As well the summary was housing is going to cool, and the condo queen they had on there will be getting a deal on her next digs.

JMK said...

And furthermore, if you take the last five years out of the equation is the historical appreciation really 3% above inflation? Based on the Shiller research in the US I'd be really surprised if that were the case.

Yes, if you take 1978's price of 63.73k and compare to 2000's price of 251.4k over 22 y you get 6.4% yearly compounded return.

If you do it to 2006 (521k) you get 7.8%.

Anonymous said...

I have to disagree with Global where they compared 1981 and said we are no way near that. I calcualted the numbers on a $100,000 mortgage at 18.5% they used and it is $1557 per month. Global said that in todays terms you would have needed to make twice the average income back then to finance this mortgage, I call BS. Back then myself and ex-spouse were making $11 per hour which was the average union wage equivalent to todays $25 per hour. It would be exactly the same % as today,about 50% of your gross income. 1981 here we come.

Anonymous said...

I'm not sure why, but only a few minutes after I posted my "Is there a bubble in victoria?" post over on Vibrant Victoria, the whole BB system there crashed.

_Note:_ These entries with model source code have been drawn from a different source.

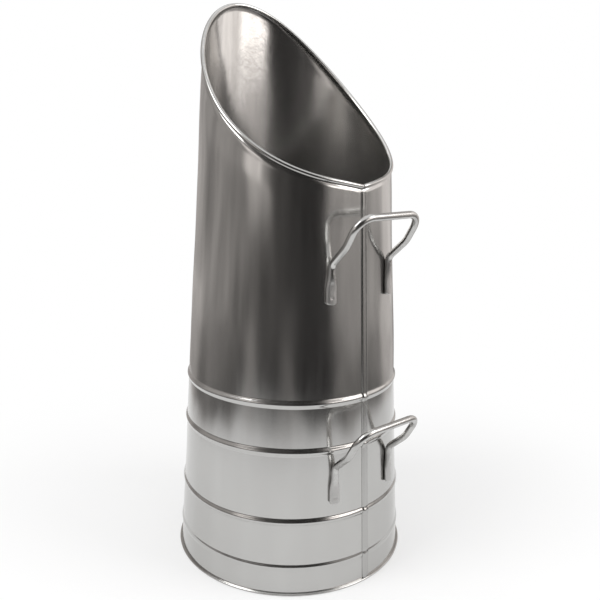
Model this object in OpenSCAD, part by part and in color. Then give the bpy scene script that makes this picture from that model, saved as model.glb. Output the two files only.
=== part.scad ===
// Coal hod of bright plated sheet steel.
// A tapering round bucket whose oblique, scooped mouth is curled outward round a wire.
// The wall is one sheet: swaged beads ring it, and a folded lock seam joins its ends
// at the front, below the low lip. The base is folded round the wall's out-turned foot.
// Two bent wire handles straddle the seam, their flattened legs spot-welded to the wall.
// Origin: centre of the base, on the floor. +Z is up, and the seam and handles face -Y.

/* [Bucket] */
// Outside diameter of the wall at the floor
base_d = 225; // [190:1:260]
// Lean of the wall towards the axis, in degrees
taper = 3.3; // [0:0.1:5]
// Thickness of the sheet
sheet = 0.6; // [0.5:0.05:0.8]
// Gap between layers of sheet that are folded together
fold_gap = 0.1; // [0.05:0.01:0.15]

/* [Mouth] */
// Height of the rim at the seam, its lowest point
lip_low_h = 366; // [350:1:390]
// Height of the rim at the back, its highest point
lip_high_h = 531; // [480:1:560]
// Height of the rim at the two sides
lip_side_h = 433; // [422:1:440]
// Depth of the small vee where the rim meets the seam
vee_drop = 3; // [0:0.5:5]
// Angle round the wall, on each side of the seam, over which the vee fades out
vee_span = 20; // [10:1:30]

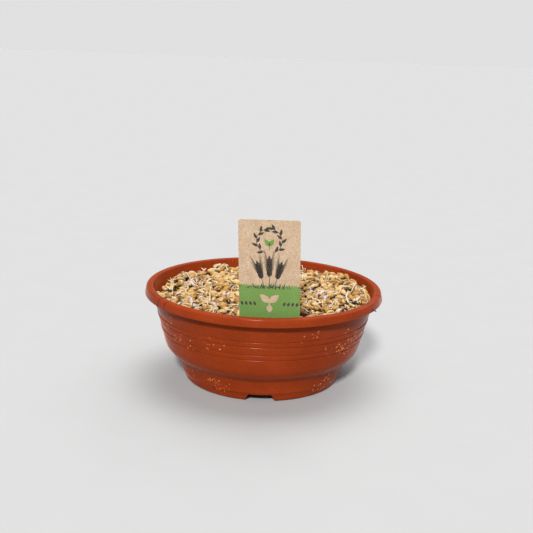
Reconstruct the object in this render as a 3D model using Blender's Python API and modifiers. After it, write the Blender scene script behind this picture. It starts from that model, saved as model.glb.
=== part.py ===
"""Potted cat grass, newly sprouted: a round moulded bowl, its peat, a bed of sprouted wheat grains and a card label.

Run with: blender --background --python part.py
Units are metres, +Z is up, the front of the bowl faces -Y, and the origin is the middle of its base on the table.
"""

import math
import random

import bmesh
import bpy
import numpy as np
from mathutils import Euler, Matrix, Vector

MM = 0.001

# The bowl's outside
POT_HEIGHT = 79.3 * MM
RIM_RADIUS = 100.0 * MM  # the skirt's lower edge, the widest place
RIM_TOP_RADIUS = 99.2 * MM  # the skirt just under its rounded top edge
RIM_ROUND = 2.0 * MM
SKIRT_HEIGHT = 6.6 * MM
MOUTH_RADIUS = 93.4 * MM
MOUTH_ROUND = 1.2 * MM
WALL = 1.4 * MM
UNDER_RIM_RADIUS = 92.6 * MM  # the upper wall where the skirt starts to hide it
UNDER_RIM_HEIGHT = 69.4 * MM
SHOULDER_RADIUS = 83.2 * MM
SHOULDER_HEIGHT = 32.4 * MM
WAIST_RADIUS = 72.1 * MM
WAIST_HEIGHT = 18.9 * MM
WAIST_EASE = 1.0 * MM
WAIST_SLOPE = 0.98  # radius gained per unit of height where the ogee leaves the waist
OGEE_PULL = 0.4  # Bezier handle length as a share of the chord
FOOT_RADIUS = 66.5 * MM
FOOT_ROUND = 3.35 * MM

# The four grooves, in two pairs with a slightly swollen band inside each pair
GROOVE_HEIGHTS = ((57.2 * MM, 52.9 * MM), (45.9 * MM, 41.6 * MM))
GROOVE_DEPTH = 0.45 * MM
GROOVE_HALF_WIDTH = 0.55 * MM
BAND_SWELL = 0.35 * MM

# Underneath: a foot ring, a raised floor, radial notches and drain holes
RING_INNER_RADIUS = 53.0 * MM
FLOOR_RADIUS = 50.5 * MM
FLOOR_HEIGHT = 7.0 * MM
FLOOR_THICKNESS = 1.6 * MM
NOTCH_AZIMUTHS = (270, 30, 150)
NOTCH_WIDTH_BELOW = 25.2 * MM
NOTCH_WIDTH_ABOVE = 18.3 * MM
NOTCH_HEIGHT = 6.35 * MM
NOTCH_INNER_REACH = 45.0 * MM
NOTCH_OUTER_REACH = 80.0 * MM
DRAIN_HOLES = 6
DRAIN_RADIUS = 3.5 * MM
DRAIN_CIRCLE = 36.0 * MM
OVERCUT = 2.0 * MM  # how far cutters run past what they cut

# The filling
GAP = 0.4 * MM  # kept between solids that touch
SOIL_TOP = 61.5 * MM
BED_LEVEL = 73.8 * MM  # the grains' tops beside the wall
BED_TILT = 2.2 * MM  # gained from the middle to the right-hand wall
BED_DOME = 2.5 * MM
MAT_RINGS = 4
MAT_SPOKES = 24
# Heaps and hollows of the bed: azimuth in degrees, radius, height, spread
BED_HEAPS = (
    (120, 84 * MM, 4.5 * MM, 8 * MM),
    (148, 84 * MM, 2.5 * MM, 14 * MM),
    (35, 84 * MM, 2.5 * MM, 25 * MM),
    (180, 78 * MM, -2.5 * MM, 9 * MM),
    (-12, 78 * MM, -2.5 * MM, 9 * MM),
)

# The grains, larger than life so that fewer of them cover the bed
GRAIN_COUNT = 240
GRAIN_LENGTH = 13.6 * MM
GRAIN_WIDTH = 8.2 * MM
GRAIN_HEIGHT = 6.6 * MM
GRAIN_BLUNTNESS = 1.4
GRAIN_SIZE_SPREAD = 0.12
GRAIN_TILT = math.radians(24)
GRAIN_STEP = 0.6 * MM  # how much one grain lies above or below the next
GRAIN_SUNK = 0.37  # share of its height below the matted layer's surface
GRAIN_TRIES = 40  # places weighed for each grain
SETTLE_STEPS = 80
SETTLE_PACE = 0.12
SETTLE_ROOM = 0.96  # of a grain's width kept between the middles of two grains
WALL_PUSH = 3.0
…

Don't suppose jmk runs Vibrant Victoria?....

Anonymous said...

I just went to check out Vibrant Victoria and you're right. The forum has crashed. A consipracy or a harbinger of the crash to come?

S2

Anonymous said...

same here, I think we have a conspiracy in the works...lol.... no one there wants to hear the word "correction",it's bad karma. :)

Anonymous said...

Forget about the conspiracy, the posts are back and people are agreeing and disagreeing in a mostly civil manner with my question.

:)

Anonymous said...

hhv -

mind your own blog now!

Ryan said...

"Yes, if you take 1978's price of 63.73k and compare to 2000's price of 251.4k over 22 y you get 6.4% yearly compounded return."

If you subtract off the annualized rate of inflation, which according to this calculator was 4.47% during that period, the real appreciation is just under 2%. Higher than I thought but still makes the total more like 4.5% going forward (if you believe CPI numbers).